When you’re not on the job, you and your husband, Noah, enjoy renovating houses. What’s that like?
It’s coordinated chaos, with many moments leaning more toward chaos. I do the design work and Noah, who grew up in a construction family, does most of the execution. It’s been both a bonding experience and a real test of our marriage to renovate 5 homes while living in them. Looking back, we’re happy with at the designs we’ve gotten to try and the equity we’ve been able to build, but each time we start over we swear it will be the last time. Adding kids to the mix has slowed us down; our current house will take us at least 5 years to finish, and we plan to hang on to this one for a while.
What advice would you give students and recent graduates in petroleum engineering?
Both the beauty and challenge of our field is that it is always changing.
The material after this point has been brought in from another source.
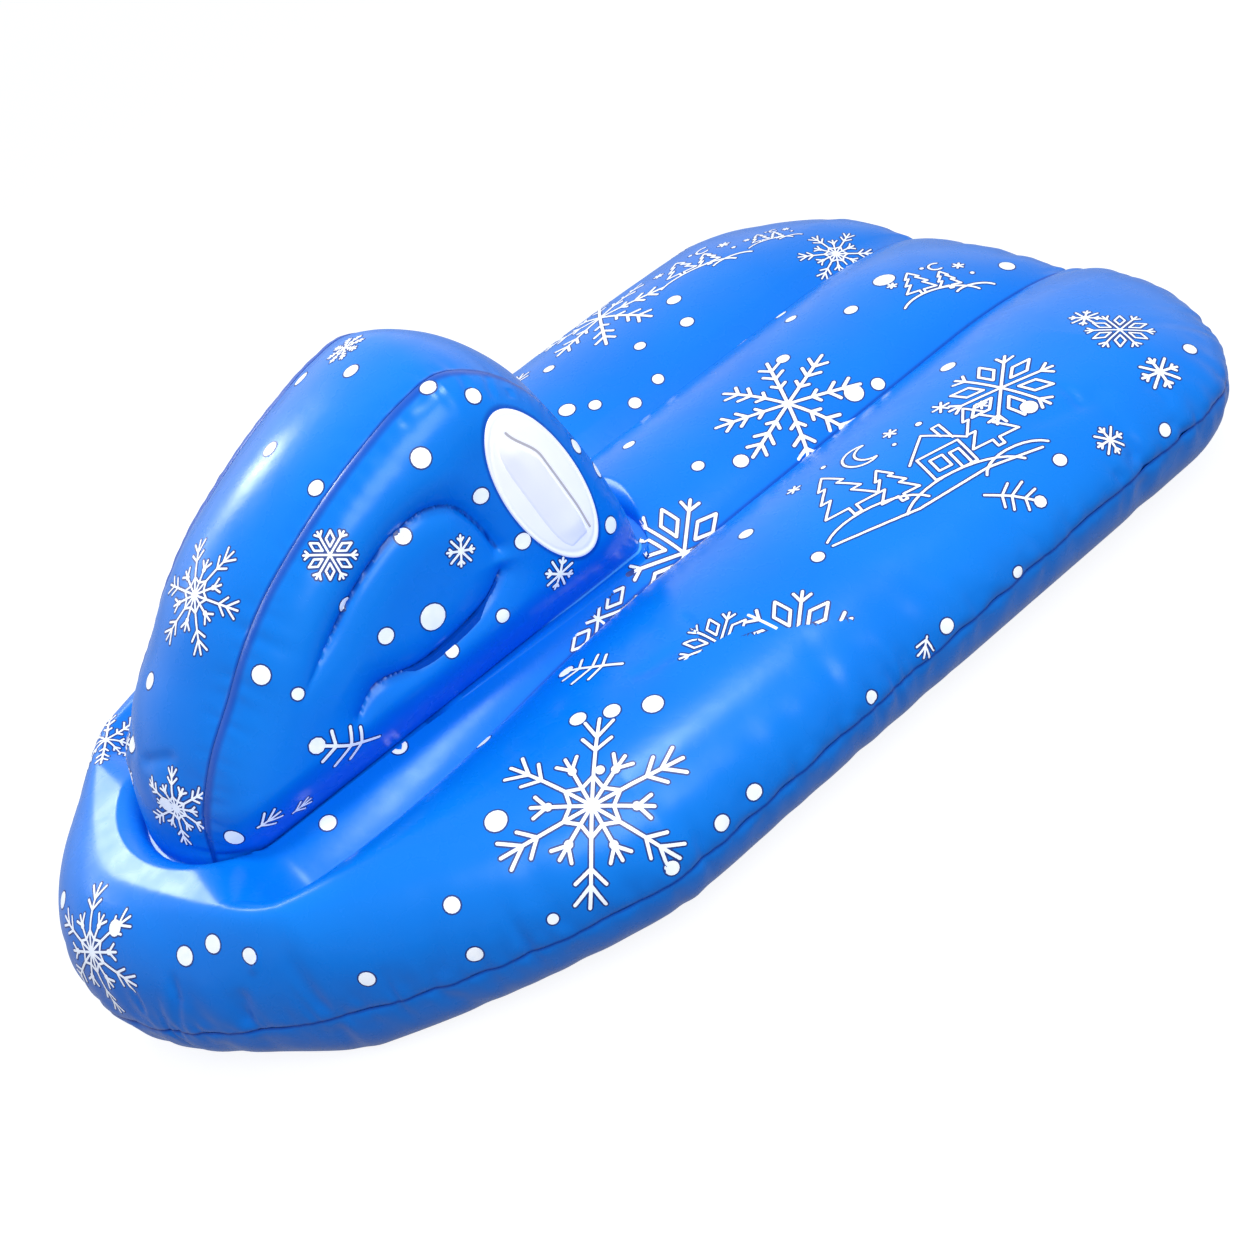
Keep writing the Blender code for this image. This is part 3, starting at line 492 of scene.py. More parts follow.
def cowl_line(shares):
    table = np.array(shares)
    return np.stack([COWL_FRONT_Y + COWL_LENGTH * table[:, 0], SKIN_FOOT_Z + COWL_HEIGHT * table[:, 1]], -1)


def along_curve(points, shares):
    """Points on a smooth curve through the given ones, at shares of its length."""
    steps = np.linalg.norm(np.diff(points, axis=0), axis=1)
    knots = np.concatenate([[0], np.cumsum(steps)]) / steps.sum()
    slopes = np.gradient(points, knots, axis=0)
    shares = np.asarray(shares)
    spot = np.clip(np.searchsorted(knots, shares, side="right") - 1, 0, len(knots) - 2)
    span = (knots[spot + 1] - knots[spot])[:, None]
    t = (shares - knots[spot])[:, None] / span
    return (
        (2 * t**3 - 3 * t**2 + 1) * points[spot]
        + (t**3 - 2 * t**2 + t) * span * slopes[spot]
        + (3 * t**2 - 2 * t**3) * points[spot + 1]
        + (t**3 - t**2) * span * slopes[spot + 1]
    )


def strip_half_width(share):
    front = smooth(0, STRIP_TAPER_SHARE, share)
    rear = smooth(0, STRIP_TAPER_SHARE, 1 - share)
    return STRIP_FOOT_HALF_WIDTH + (STRIP_HALF_WIDTH - STRIP_FOOT_HALF_WIDTH) * front * rear


def strip_bulge(share):
    return STRIP_BULGE + (CROWN_BULGE - STRIP_BULGE) * smooth(*CROWN_BULGE_SHARES, share)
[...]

The industry looks nothing like it did 20 years ago, and I expect it will look very different in another 20. If you’ve got a data analytics or programming skill set, I think you’ll find it to be incredibly useful, now and in the future. Stay engaged and enthusiastic, never stop learning, treat the people around you well, and be proud of the energy we provide to our country and others around the world.
To women entering petroleum engineering: there is a place for you here, and so much opportunity. In spite of its reputation as a male-dominated field, I have had such a positive experience and am excited to see the number of women around me continue to grow.